The universe is trying to tell me something. I’m convinced.

After a summer of stressing over getting someone to rent to me, I applied to a random Craigslist housing ad. I found a nice two bedroom within my budget. It was a little further out than I wanted, but there was no application fee – which *fingers crossed* meant no credit/rental check.

It’s like the universe wrapped its arms around me and gave me a hug. She rented based on character, not background. And she was one of the nicest ladies I’ve ever met! You just don’t meet people like that anymore.

Then came the cherry on top - the best writing gig EVER lands in my inbox. Cue me dancing a jig! I can’t give details yet, but it’s with a company I would sell my left boob to work with long term.

A place to live and steady income. Did I just achieve some stability? Why, yes, I think I did. Count this as me exiting fight or flight mode. Unless I’m crazy, that should mean I make better decisions for a while.

At the end of this five months, I’ll be ready to pop. As in, the brand new baby boy will be making his arrival like a soda can exploding in the freezer. I’m so excited for him, but I’m afraid for me. My doctor said I have a high likelihood of getting extreme PPD again.
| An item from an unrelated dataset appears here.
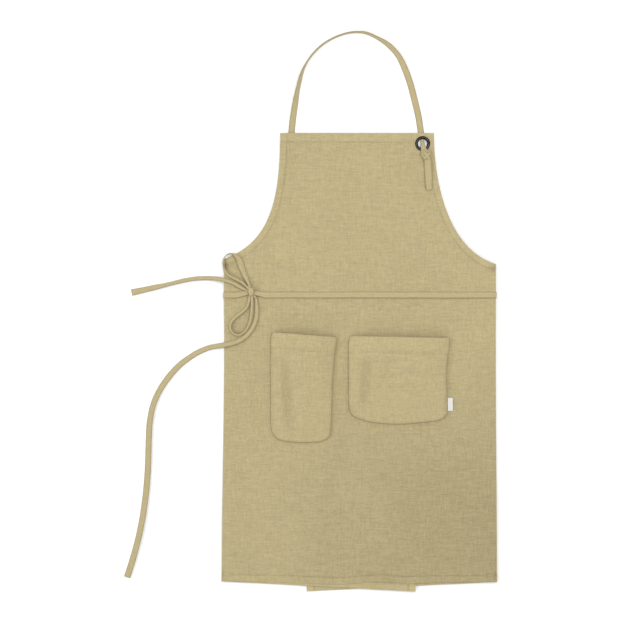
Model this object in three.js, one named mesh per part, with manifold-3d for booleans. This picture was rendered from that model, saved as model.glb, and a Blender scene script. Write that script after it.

Last time, it destroyed my life. This time, I have a much better support network. I have a wonderful doula, and I’m not in a relationship with someone I can’t stand – progress, right? (In fact, he makes me quite happy. And makes trips out when I get cravings. Yep – he’s a keeper.)

The next several months are going to be jam-packed full of goodness. But, it’s also just jam-packed – you know, crappy airline style where the seats are too close together kind of packed. I’m not crazy enough to hope for balance, but I am dreaming of joy. Even when things go bonkers, I want to feel the deep joy of knowing I’m exactly where I’m supposed to be doing what I’m meant to be doing. To commit to joy, I’m making three goals for my time here at Stratejoy.

My three goals for the next five months are:

To prepare as much as I can for the new baby. Mentally, this means making sure I have a network of wonderful women to connect with. I think Stratejoy is going to help with that a TON. Physically, it means yoga and setting up the nursery. (Because you KNOW it’s fun.)

To write my manifesto. Because I can’t write it until I understand all of the in’s and out’s of what I think. This is me committing to self exploration in away I haven’t before.

To open as many doorways as I can for my writing career. This means getting coaching, applying to grad school, working with amazing clients, and doing whatever I can to propel my writing to the next level.

It’s a good thing I like challenges, because this one is going to be one tough mother.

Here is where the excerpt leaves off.